Be Prepared
After receiving a subpoena, contact the attorney for whom you're working. She will want to discuss the types of questions you may be asked and prepare you for the more difficult aspects of the case.
Using Your Notes
Before you get on the stand, review all the information you have in your report and notes. You don't have to memorize everything, but refresh your memory as to important times, dates, and incidences. If the case is long or complicated, you're allowed to take your notes to the stand for the purpose of finding and confirming dates, times, or specific details that might otherwise be fuzzy in your memory. However, if you do so, know that they may be made available to the other side for inspection, and they could be placed into evidence.

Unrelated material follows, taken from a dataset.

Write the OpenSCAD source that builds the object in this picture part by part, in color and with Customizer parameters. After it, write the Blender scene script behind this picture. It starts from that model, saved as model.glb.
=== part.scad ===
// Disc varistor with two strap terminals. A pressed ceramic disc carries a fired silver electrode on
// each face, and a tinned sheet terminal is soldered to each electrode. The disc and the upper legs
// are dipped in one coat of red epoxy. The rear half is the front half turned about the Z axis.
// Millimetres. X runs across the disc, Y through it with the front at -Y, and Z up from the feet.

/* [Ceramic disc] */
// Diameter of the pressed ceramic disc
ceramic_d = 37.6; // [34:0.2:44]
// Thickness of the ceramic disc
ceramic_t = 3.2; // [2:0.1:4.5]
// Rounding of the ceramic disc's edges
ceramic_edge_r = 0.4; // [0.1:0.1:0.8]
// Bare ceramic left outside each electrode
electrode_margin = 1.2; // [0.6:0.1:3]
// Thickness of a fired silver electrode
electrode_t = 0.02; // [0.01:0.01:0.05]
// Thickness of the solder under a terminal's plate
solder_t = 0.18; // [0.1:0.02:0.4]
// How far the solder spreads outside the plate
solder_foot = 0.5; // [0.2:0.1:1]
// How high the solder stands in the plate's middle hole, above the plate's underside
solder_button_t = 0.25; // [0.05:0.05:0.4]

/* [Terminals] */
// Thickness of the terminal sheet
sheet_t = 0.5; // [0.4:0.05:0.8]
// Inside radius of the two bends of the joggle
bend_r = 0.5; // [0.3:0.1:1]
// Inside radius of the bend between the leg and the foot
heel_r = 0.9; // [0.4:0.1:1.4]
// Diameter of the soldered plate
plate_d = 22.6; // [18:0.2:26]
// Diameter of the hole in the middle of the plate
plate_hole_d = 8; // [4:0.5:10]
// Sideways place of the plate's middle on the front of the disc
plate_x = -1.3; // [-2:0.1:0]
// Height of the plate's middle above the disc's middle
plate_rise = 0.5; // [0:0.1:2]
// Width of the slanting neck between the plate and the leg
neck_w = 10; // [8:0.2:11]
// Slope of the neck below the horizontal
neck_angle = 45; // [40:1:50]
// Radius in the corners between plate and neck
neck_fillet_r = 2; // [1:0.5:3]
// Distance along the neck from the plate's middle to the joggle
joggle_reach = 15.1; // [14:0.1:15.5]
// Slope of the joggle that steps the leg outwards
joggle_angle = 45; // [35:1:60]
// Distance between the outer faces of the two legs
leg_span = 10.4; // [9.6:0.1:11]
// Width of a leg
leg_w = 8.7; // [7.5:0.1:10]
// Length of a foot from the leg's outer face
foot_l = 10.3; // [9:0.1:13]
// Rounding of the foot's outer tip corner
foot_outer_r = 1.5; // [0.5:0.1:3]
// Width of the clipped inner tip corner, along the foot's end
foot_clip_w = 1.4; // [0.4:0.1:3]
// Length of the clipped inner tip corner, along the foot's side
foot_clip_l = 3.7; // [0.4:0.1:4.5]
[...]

At the very least, the portion that is ruled to be related to the case can be entered into evidence. Talk to your attorney first.
Jurors may see you from the moment you leave home. You may be in traffic or on the bus with jurors. You may run into a convenience store or get gas at the same location, or be together in the courthouse or rest-room prior to trial. They might not know you until you testify, but they'll remember an inappropriate or ugly scene, and they will judge your testimony by your behavior and attitude.

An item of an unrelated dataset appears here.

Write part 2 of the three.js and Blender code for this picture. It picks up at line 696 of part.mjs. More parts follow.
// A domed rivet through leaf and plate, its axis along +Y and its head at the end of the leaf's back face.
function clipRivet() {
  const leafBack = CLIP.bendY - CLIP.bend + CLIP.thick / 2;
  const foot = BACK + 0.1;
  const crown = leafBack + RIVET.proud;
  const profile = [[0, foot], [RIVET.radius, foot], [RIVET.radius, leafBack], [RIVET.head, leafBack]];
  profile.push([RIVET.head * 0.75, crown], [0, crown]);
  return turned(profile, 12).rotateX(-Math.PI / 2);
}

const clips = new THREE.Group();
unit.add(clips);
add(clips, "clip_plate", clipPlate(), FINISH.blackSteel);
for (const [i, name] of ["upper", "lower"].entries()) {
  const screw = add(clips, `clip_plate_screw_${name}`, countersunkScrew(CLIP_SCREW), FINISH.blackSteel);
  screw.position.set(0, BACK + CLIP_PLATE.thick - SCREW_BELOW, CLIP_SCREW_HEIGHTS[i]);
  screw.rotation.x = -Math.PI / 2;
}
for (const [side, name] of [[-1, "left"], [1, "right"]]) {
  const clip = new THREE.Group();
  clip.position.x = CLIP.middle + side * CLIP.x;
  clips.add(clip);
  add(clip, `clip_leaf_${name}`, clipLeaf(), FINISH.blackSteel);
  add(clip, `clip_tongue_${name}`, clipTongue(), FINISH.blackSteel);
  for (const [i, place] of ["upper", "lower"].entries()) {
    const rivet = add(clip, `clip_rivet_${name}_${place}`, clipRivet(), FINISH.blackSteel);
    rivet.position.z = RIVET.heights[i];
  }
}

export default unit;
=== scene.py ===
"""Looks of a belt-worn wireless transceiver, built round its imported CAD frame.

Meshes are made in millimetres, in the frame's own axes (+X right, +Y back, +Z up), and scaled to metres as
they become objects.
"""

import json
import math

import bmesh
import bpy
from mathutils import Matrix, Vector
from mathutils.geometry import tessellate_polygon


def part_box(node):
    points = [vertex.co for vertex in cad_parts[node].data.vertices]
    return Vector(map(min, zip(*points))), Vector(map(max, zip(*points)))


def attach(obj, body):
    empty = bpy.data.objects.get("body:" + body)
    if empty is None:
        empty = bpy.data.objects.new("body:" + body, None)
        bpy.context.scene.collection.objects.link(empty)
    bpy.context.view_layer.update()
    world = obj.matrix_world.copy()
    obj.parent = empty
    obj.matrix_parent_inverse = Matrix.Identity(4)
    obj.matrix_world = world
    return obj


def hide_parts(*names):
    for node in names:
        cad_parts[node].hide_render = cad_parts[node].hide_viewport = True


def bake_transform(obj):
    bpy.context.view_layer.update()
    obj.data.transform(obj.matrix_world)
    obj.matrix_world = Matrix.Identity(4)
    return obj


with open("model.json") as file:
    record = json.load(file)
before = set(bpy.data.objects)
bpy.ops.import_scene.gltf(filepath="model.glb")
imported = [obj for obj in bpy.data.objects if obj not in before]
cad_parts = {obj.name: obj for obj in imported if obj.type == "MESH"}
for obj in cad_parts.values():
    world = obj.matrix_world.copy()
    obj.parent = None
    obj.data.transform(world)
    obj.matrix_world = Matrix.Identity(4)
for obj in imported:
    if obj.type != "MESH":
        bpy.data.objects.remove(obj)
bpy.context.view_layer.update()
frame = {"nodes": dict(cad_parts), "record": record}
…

In civil cases, your notes and reports are subject to discovery anyway. Another point to remember: Accuracy is important in any case, but be aware that, when the other side gets your reports and notes, opposing counsel will comb through them looking for mistakes on which to build their case and cause doubt in the minds of jurors.
The Attorney as Client
If you interview a potential client who presents with a situation that you believe could go to trial, encourage the potential client to choose an attorney before you begin. This way, the attorney can employ you instead of the individual. This means the attorney must sign the client agreement and the attorney must pay you. Some investigators dislike having attorneys as clients because many attorneys don't want to pay in advance. Yet there are advantages to the client and to the case in some situations.
If the attorney is your client, your reports and notes won't be open to the other side in discovery. Before a case goes to trial, attorneys are required to supply each other with a list of witnesses they plan to use. Each attorney will interview or depose these witnesses to determine what they know and what evidence they possess. This is the discovery process. If your client is an individual, your investigative report is available to the other side in discovery — don't take the case until you inform the client of discovery. If your client is the individual's attorney, the report is safe under what's called the work product rule — it's safe unless the attorney decides to give it up to the other side for her own reasons.
Your Notes as Attorney Work Product
Work product is defined as any notes, documents, reports, or research materials that the attorney uses in preparing his case — anything that discloses his trial strategy. Attorney work product privilege is one of the five privileges in Exemption 5 of the Freedom of Information Act, 5 USC§ 552(b)(5). A nonattorney is said to be able to author work product and enjoy the privilege if she is acting under the direction of an attorney. Because the PI is acting under the attorney's direction, her report is part of work product. Therefore, any client who presents with a case that may go to court should be encouraged to retain an attorney. If he doesn't, your report may fall into the hands of the opposing counsel at discovery. However, your conscience is clear — you've informed your client of the possible ramifications and let him choose.